Citing his emergency powers and the need to help courts “maintain the criminal justice system” during the global Covid-19 pandemic, Washington Governor Jay Inslee waived the requirement that the government file criminal charges pursuant to the existing statute of limitations. A statute of limitations is the time limit imposed on a prosecuting authority, mandating that it file a criminal charge within a specific period of time from the date of the incident or not at all. For misdemeanors and gross misdemeanors, including Washington DUI charges, that time limit is two years. Felony statute of limitations are based on the nature and severity of the alleged offense. The questions raised by this executive order would seem to be 1) What impact, if any, will this have on charges that are still awaiting filing; 2) Does the governor have the authority to order this extension; and 3) Is this extension really necessary?
Impact of Covid-10 Statute of Limitations Extension
The reality is that the governor’s proclamation will have very little impact on most cases that are awaiting filing and are still within their statute of limitations. First, the proclamation currently only extends to May 14, 2020. While it is certainly possible that the Washington statute of limitations ordinances could be waived further should Stay at Home orders be extended, as it stands right now only cases that are sitting with about 30 days of their filing expiration are being affected. Taking DUI cases as an example, if a DUI related incident occurred on or before April 15, 2018 (two years prior to this writing), under the statute of limitations the government would have lost its ability to file such cases. The statute of limitations would have expired.
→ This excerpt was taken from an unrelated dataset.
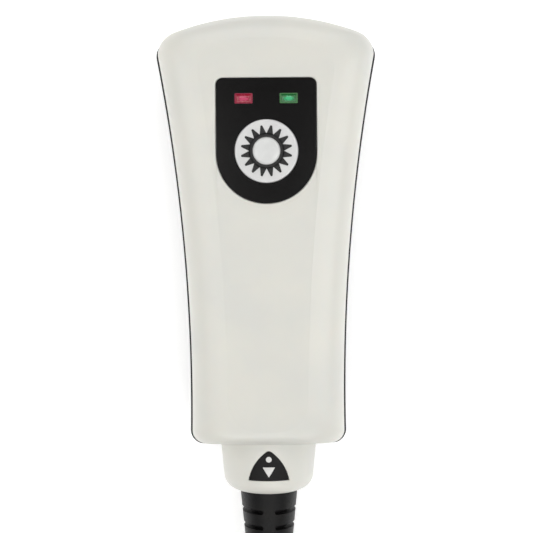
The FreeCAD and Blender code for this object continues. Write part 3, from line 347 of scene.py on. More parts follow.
def outward(obj):
    """Turns every face of a closed piece outwards, after its doubles are merged."""
    work = bmesh.new()
    work.from_mesh(obj.data)
    bmesh.ops.remove_doubles(work, verts=work.verts, dist=MERGE_REACH)
    bmesh.ops.recalc_face_normals(work, faces=work.faces)
    work.to_mesh(obj.data)
    work.free()
    crisp(obj.data)
    return obj


def join(name, *objs):
    """One object from several closed pieces."""
    work = bmesh.new()
    for obj in objs:
        work.from_mesh(obj.data)
        bpy.data.objects.remove(obj)
    mesh = bpy.data.meshes.new(name)
    work.to_mesh(mesh)
    work.free()
    crisp(mesh)
    return in_scene(name, mesh)


def bake(obj):
    """Replaces an object's mesh by what its modifiers make of it, and removes them."""
    depsgraph = bpy.context.evaluated_depsgraph_get()
    mesh = bpy.data.meshes.new_from_object(obj.evaluated_get(depsgraph))
    obj.modifiers.clear()
    obj.data = mesh
    return obj


def carve(obj, tool, operation="DIFFERENCE"):
    """Cuts, joins or trims a closed piece with another one, which is used up."""
    change = obj.modifiers.new("carve", "BOOLEAN")
    change.object = tool
    change.operation = operation
    change.solver = "EXACT"
    bake(obj)
    bpy.data.objects.remove(tool)
    crisp(obj.data)
    return obj


def soften(obj, width_mm):
    """Rounds the sharp edges of a finished piece a little."""
    edge = obj.modifiers.new("soft_edges", "BEVEL")
    edge.width = width_mm * MM
    edge.segments = 2
    edge.limit_method = "ANGLE"
    edge.angle_limit = SHARP
    edge.use_clamp_overlap = True
    bake(obj)
    crisp(obj.data)
    return obj


def short_way(start, end):
    """The end angle, a whole turn on or back where that makes the arc the short one."""
    if end - start > math.pi:
        return end - 2 * math.pi
    return end + 2 * math.pi if start - end > math.pi else end


def arc_points(centre, radius, start, end, count):
    """Points on a plane arc between two angles in radians, both ends included."""
    return [(centre[0] + radius * math.cos(a), centre[1] + radius * math.sin(a))
            for a in (start + (end - start) * k / (count - 1) for k in range(count))]


def rounded(corners, radius, steps):
    """A closed plane outline whose corners are arcs of one radius."""
    outline = []
    for i, here in enumerate(corners):
        here = Vector(here)
        back = Vector(corners[i - 1]) - here
        on = Vector(corners[(i + 1) % len(corners)]) - here
        half_turn = (math.pi - back.angle(on)) / 2
        touch = min(radius * math.tan(half_turn), back.length * 0.49, on.length * 0.49)
        bend = touch / math.tan(half_turn)
        inward = (back.normalized() + on.normalized()).normalized()
        middle = here + inward * math.hypot(bend, touch)
        enter = here + back.normalized() * touch - middle
        leave = here + on.normalized() * touch - middle
        a = math.atan2(enter.y, enter.x)
        b = short_way(a, math.atan2(leave.y, leave.x))
        outline += arc_points(middle, bend, a, b, steps + 1)
    return outline


def upright(radius, angle, height):
    """Turned about the button's own axis."""
    return (radius * math.cos(angle), BUTTON_Y + radius * math.sin(angle), height)


def along_neck(radius, angle, height):
    """Turned about the neck's axis, which runs along Y."""
    return (radius * math.sin(angle), height, NECK_Z + radius * math.cos(angle))


PLUG_AIM = Vector((math.cos(PLUG_TURN), math.sin(PLUG_TURN), 0))
PLUG_SIDE = Vector((-math.sin(PLUG_TURN), math.cos(PLUG_TURN), 0))


def along_plug(radius, angle, height):
    """Turned about the far plug's axis."""
    return tuple(PLUG_START + PLUG_AIM * height + PLUG_SIDE * (radius * math.cos(angle))
                 + Vector((0, 0, radius * math.sin(angle))))


def turned(name, profile, placed, steps):
    """A closed piece turned from a closed profile of (radius, height)."""
    angles = [2 * math.pi * k / steps for k in range(steps)]
    return solid(name, [[placed(r, a, h) for r, h in profile] for a in angles], wrap=True)


def flat_plate(name, outlines, low, high, edge):
    """A plate with holes: plane outlines in millimetres, filled, raised and edge-rounded."""
    curve = bpy.data.curves.new(name, "CURVE")
    curve.dimensions = "2D"
    curve.fill_mode = "BOTH"
    curve.extrude = ((high - low) / 2 - edge) * MM
    curve.bevel_depth = edge * MM
    curve.bevel_resolution = 2
    curve.offset = -edge * MM
    for outline in outlines:
        spline = curve.splines.new("POLY")
        spline.points.add(len(outline) - 1)
        for point, (x, y) in zip(spline.points, outline, strict=True):
            point.co = (x * MM, y * MM, 0, 1)
        spline.use_cyclic_u = True
    holder = in_scene(name + "_outline", curve)
    depsgraph = bpy.context.evaluated_depsgraph_get()
    mesh = bpy.data.meshes.new_from_object(holder.evaluated_get(depsgraph))
    bpy.data.objects.remove(holder)
    mesh.name = name
    mesh.transform(Matrix.Translation((0, 0, (low + high) / 2 * MM)))
    return outward(in_scene(name, mesh))


def raise_outline(outline, z):
    return [(x, y, z) for x, y in outline]


def prism(name, outline, low, high):
    """A straight-sided closed solid on a plane outline."""
    return solid(name, [raise_outline(outline, z) for z in (low, high)])


def box(x0, y0, x1, y1):
    """The four corners of a rectangle, in order round it."""
    return [(x0, y0), (x1, y0), (x1, y1), (x0, y1)]


def disc(centre, radius, count=48):
    return [(centre[0] + radius * math.cos(2 * math.pi * k / count),
             centre[1] + radius * math.sin(2 * math.pi * k / count)) for k in range(count)]


# ---------------------------------------------------------------- patterns made by node trees
def node_tree(name, *inputs):
    """A geometry tree with named inputs; a Count is a whole number, the others are lengths."""
    tree = bpy.data.node_groups.new(name, "GeometryNodeTree")
    tree.interface.new_socket("Geometry", in_out="INPUT", socket_type="NodeSocketGeometry")
    tree.interface.new_socket("Geometry", in_out="OUTPUT", socket_type="NodeSocketGeometry")
    for socket in inputs:
        kind = "NodeSocketInt" if socket == "Count" else "NodeSocketFloat"
        tree.interface.new_socket(socket, in_out="INPUT", socket_type=kind)
    return tree, add(tree, "NodeGroupInput")


def close_tree(tree, shape, material):
    """Ends a tree in real geometry with its material."""
    real = add(tree, "GeometryNodeRealizeInstances", {"Geometry": shape})
    dressed = add(tree, "GeometryNodeSetMaterial", {"Geometry": real.outputs[0],
                                                    "Material": material})
    add(tree, "NodeGroupOutput", {"Geometry": dressed.outputs[0]})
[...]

What the governor’s proclamation has essentially done is given the “state” extra time to file DUI charges (or other misdemeanor offenses) that occurred between April 15, 2018 and May 13, 2018. The statute of limitations for those dates is now, by proclamation, May 14, 2020.
While there have been excessive delays in filing DUI charges in recent years, mostly due to Washington State Patrol blood testing delays, prosecutors rarely take the full two years to file DUI charges. Even excessive delays are in the neighborhood of twelve months from the date of incident. The take away here is that if a DUI charge is this close to its statute of limitations, realistically it wasn’t going to be filed anyway. Either the state had fully investigated the charge and made a conscious decision not to file it or the case somehow got “lost in the shuffle”.
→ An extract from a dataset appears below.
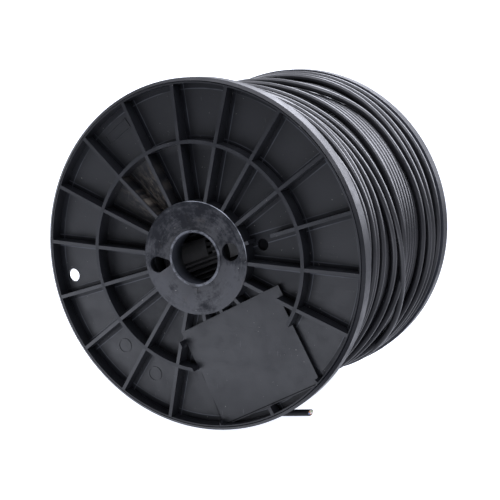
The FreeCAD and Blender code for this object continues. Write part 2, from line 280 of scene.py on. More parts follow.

Does the Governor Have Authority to Extend Expiring Statute of Limitations?
While the current global and local health emergency certainly grants the leader of the state’s executive branch emergency powers he ordinarily would not enjoy, is this actually one of them? Like the federal government, our state government is divided into three branches; executive, legislative and judicial. The role of each is to act as a balance on the power of the others. In its simplest terms, the role of the legislative branch is to enact laws. It is the role of the executive branch to enforce laws. The judicial branch interprets and rules on disputes regarding those laws. The creation of a statute of limitations clearly falls under the authority of the legislative branch. In normal times there would be no argument that the governor or any member of the executive branch, could not enact any changes to this statute. Even more problematic is that in this situation one member of the executive branch (the governor) is enacting a law for the sheer purpose of assisting another member of the executive branch (prosecuting agencies). And to the detriment of a specific class of individuals (persons awaiting the expiration of a statute of limitations). If charges are indeed filed after the natural and original expiration date, expect challenges to the governor’s authority to be filed by way of motions and appeals. Prosecuting agencies relying on this proclamation may be doing so at their peril.
Interests of Justice Didn’t Necessitate Covid-19 Extension
Whether the governor has the authority to make this emergency proclamation and override the Washington legislature’s authority, it is not something that the current Covid-19 courtroom closures necessitate. Prosecutors are still working. However, the stay at home orders and court room closures mean that they have even more time to spend on administrative functions such as case filings. And case filings are not done in open court. A simple document is drafted and then filed with the court. That activity can, and is, still occurring. The fact that hearings, such as arraignments and first appearances, are being delayed has no bearing on the administrative filing of the charge. That can still be easily accomplished and in fact, prosecutors actually have more time now to spend on those activities than before. Prosecuting authorities really didn’t need this extension.
As attorneys like to say, “at the end of the day” extending the statute of limitations for 30 days on cases that are about to expire during that 30 day period has little or no impact on the state’s ability to “maintain the criminal justice system”. Cases that are this deep into expiration period were highly unlikely to be filed to begin with. But to assert that the prosecuting attorneys across the State of Washington somehow needed this extra time to do that which they had neglected for up to two years, or more, and actually had been inadvertently afforded more time to do anyways seems…disingenuous.